Output all lines exactly, with nothing added or dropped.

** Begin Data provided **

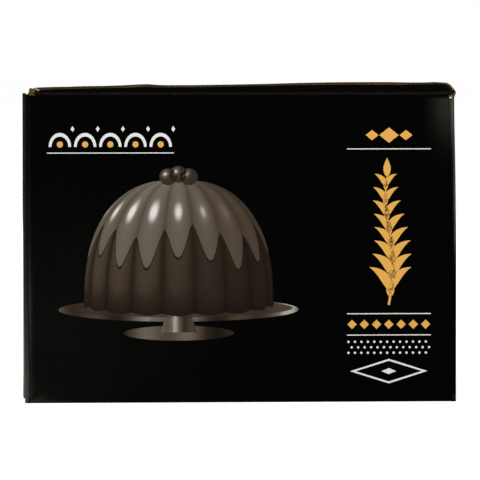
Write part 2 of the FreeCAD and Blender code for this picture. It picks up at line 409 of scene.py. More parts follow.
def fold_blank(u, v):
    """Outer and inner point of the folded blank, in millimetres."""
    panel, place, outward = on_ring(u)
    if panel == "tab":
        root = STARTS["left"] - TURN_LENGTH
        middle = (TAB_LOW + TAB_HIGH) / 2
        narrowing = 1 - TAB_TAPER / (TAB_HIGH - middle) * (root - u) / TAB_WIDTH
        z = middle + (v - middle) * narrowing
        inner = place - outward * BOARD
        return Vector((*place, z)), Vector((*inner, z))
    dent = crumple(u, v)
    across = place.x if panel in ("front", "back") else place.y
    place = place + Vector((lean(u, v), 0))
    if panel == "turn":
        place = place - outward * dent
        inner = place - outward * BOARD
        crushed = v - crushed_post(u, v)
        return Vector((*place, crushed - torn_post(u, v))), Vector((*inner, crushed))
    folded = on_flap(panel, across)
    a_out, z_out, a_in, z_in = section(panel, across, v) if folded else (0, v, BOARD, v)
    if a_out == 0:
        dent += hollow(panel, across, v)
    if not folded:
        z_out -= torn_post(u, v) + crushed_post(u, v)
        z_in -= crushed_post(u, v)
    if panel == "left":
        sag = LEFT_SAG * rise(across, -98, -48) * rise(v, WALL_TOP - 9, WALL_TOP - 1)
        z_out -= sag
        z_in -= sag
    points = []
    for a, z in ((a_out, z_out), (a_in, z_in)):
        point = place - outward * (a + dent * (0 < z < POST_TOP))
        if panel in ("left", "right"):
            point.y *= 1 - SIDE_TAPER / SIDE_END * max(a - CREASE_RADIUS, 0) / SIDE_REACH
        points.append(Vector((*point, z)))
    return points


def blank_kept(u, v):
    """Whether the blank has board at a place of the flat sheet."""
    panel, place, outward = on_ring(u)
    if panel == "turn":
        return 0 < v < POST_TOP
    if panel == "tab":
        return TAB_LOW < v < TAB_HIGH
    if panel in ("front", "back"):
        if abs(place.x) < SLOT_END:
            return LONG_BOTTOM_END < v < WALL_TOP
        if abs(place.x) < SLOT_END + SLIT:
            return 0 < v < WALL_TOP
        return 0 < v < POST_TOP
    low, high = side_flap_ends(panel)
    if low < place.y < high:
        return SIDE_BOTTOM_END < v < DUST_END
    if low - SLIT < place.y < high + SLIT:
        return BOTTOM_SIDE_LEVEL + CREASE_RADIUS < v < WALL_TOP - CREASE_RADIUS
    return 0 < v < POST_TOP


def blank_columns():
    """Grid lines along the blank."""
    exact, fillers = [], []
    for name, at, length, place, heading in RING:
        if name == "turn":
            exact += spread(at, at + length, length / 6)
            continue
        exact += [at, at + length]
        fillers += spread(at, at + length, CELL)
        if name in ("front", "back"):
            cuts = [-SLOT_END - SLIT, -SLOT_END, SLOT_END, SLOT_END + SLIT]
            cuts += [sign * (HALF_WIDTH - inset) for sign in (-1, 1) for inset in (2.7, 4, 5, 6.5)]
        elif name != "tab":
            low, high = side_flap_ends(name)
            cuts = [low - SLIT, low, high, high + SLIT]
        else:
            cuts = []
        exact += [along(name, cut) for cut in cuts if at < along(name, cut) < at + length]
    fine = spread(STARTS["front"], STARTS["front"] + 18, 1.5)
    fine += spread(FRONT_LEFT_CORNER - 16, FRONT_LEFT_CORNER - 2, 1.5)
    return grid_lines(exact, fine + fillers, 0.25)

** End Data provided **

_Exercise result_:
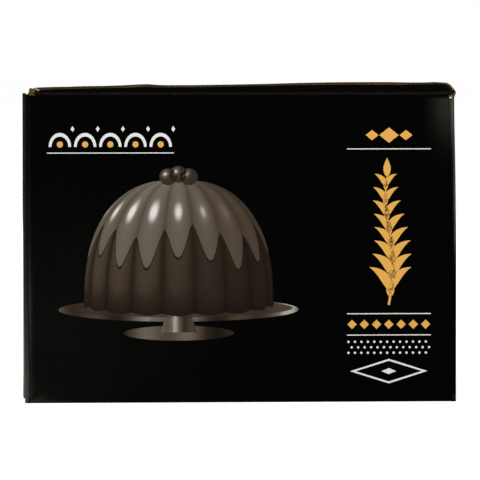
Write part 2 of the FreeCAD and Blender code for this picture. It picks up at line 409 of scene.py. More parts follow.
def fold_blank(u, v):
    """Outer and inner point of the folded blank, in millimetres."""
    panel, place, outward = on_ring(u)
    if panel == "tab":
        root = STARTS["left"] - TURN_LENGTH
        middle = (TAB_LOW + TAB_HIGH) / 2
        narrowing = 1 - TAB_TAPER / (TAB_HIGH - middle) * (root - u) / TAB_WIDTH
        z = middle + (v - middle) * narrowing
        inner = place - outward * BOARD
        return Vector((*place, z)), Vector((*inner, z))
    dent = crumple(u, v)
    across = place.x if panel in ("front", "back") else place.y
    place = place + Vector((lean(u, v), 0))
    if panel == "turn":
        place = place - outward * dent
        inner = place - outward * BOARD
        crushed = v - crushed_post(u, v)
        return Vector((*place, crushed - torn_post(u, v))), Vector((*inner, crushed))
    folded = on_flap(panel, across)
    a_out, z_out, a_in, z_in = section(panel, across, v) if folded else (0, v, BOARD, v)
    if a_out == 0:
        dent += hollow(panel, across, v)
    if not folded:
        z_out -= torn_post(u, v) + crushed_post(u, v)
        z_in -= crushed_post(u, v)
    if panel == "left":
        sag = LEFT_SAG * rise(across, -98, -48) * rise(v, WALL_TOP - 9, WALL_TOP - 1)
        z_out -= sag
        z_in -= sag
    points = []
    for a, z in ((a_out, z_out), (a_in, z_in)):
        point = place - outward * (a + dent * (0 < z < POST_TOP))
        if panel in ("left", "right"):
            point.y *= 1 - SIDE_TAPER / SIDE_END * max(a - CREASE_RADIUS, 0) / SIDE_REACH
        points.append(Vector((*point, z)))
    return points


def blank_kept(u, v):
    """Whether the blank has board at a place of the flat sheet."""
    panel, place, outward = on_ring(u)
    if panel == "turn":
        return 0 < v < POST_TOP
    if panel == "tab":
        return TAB_LOW < v < TAB_HIGH
    if panel in ("front", "back"):
        if abs(place.x) < SLOT_END:
            return LONG_BOTTOM_END < v < WALL_TOP
        if abs(place.x) < SLOT_END + SLIT:
            return 0 < v < WALL_TOP
        return 0 < v < POST_TOP
    low, high = side_flap_ends(panel)
    if low < place.y < high:
        return SIDE_BOTTOM_END < v < DUST_END
    if low - SLIT < place.y < high + SLIT:
        return BOTTOM_SIDE_LEVEL + CREASE_RADIUS < v < WALL_TOP - CREASE_RADIUS
    return 0 < v < POST_TOP


def blank_columns():
    """Grid lines along the blank."""
    exact, fillers = [], []
    for name, at, length, place, heading in RING:
        if name == "turn":
            exact += spread(at, at + length, length / 6)
            continue
        exact += [at, at + length]
        fillers += spread(at, at + length, CELL)
        if name in ("front", "back"):
            cuts = [-SLOT_END - SLIT, -SLOT_END, SLOT_END, SLOT_END + SLIT]
            cuts += [sign * (HALF_WIDTH - inset) for sign in (-1, 1) for inset in (2.7, 4, 5, 6.5)]
        elif name != "tab":
            low, high = side_flap_ends(name)
            cuts = [low - SLIT, low, high, high + SLIT]
        else:
            cuts = []
        exact += [along(name, cut) for cut in cuts if at < along(name, cut) < at + length]
    fine = spread(STARTS["front"], STARTS["front"] + 18, 1.5)
    fine += spread(FRONT_LEFT_CORNER - 16, FRONT_LEFT_CORNER - 2, 1.5)
    return grid_lines(exact, fine + fillers, 0.25)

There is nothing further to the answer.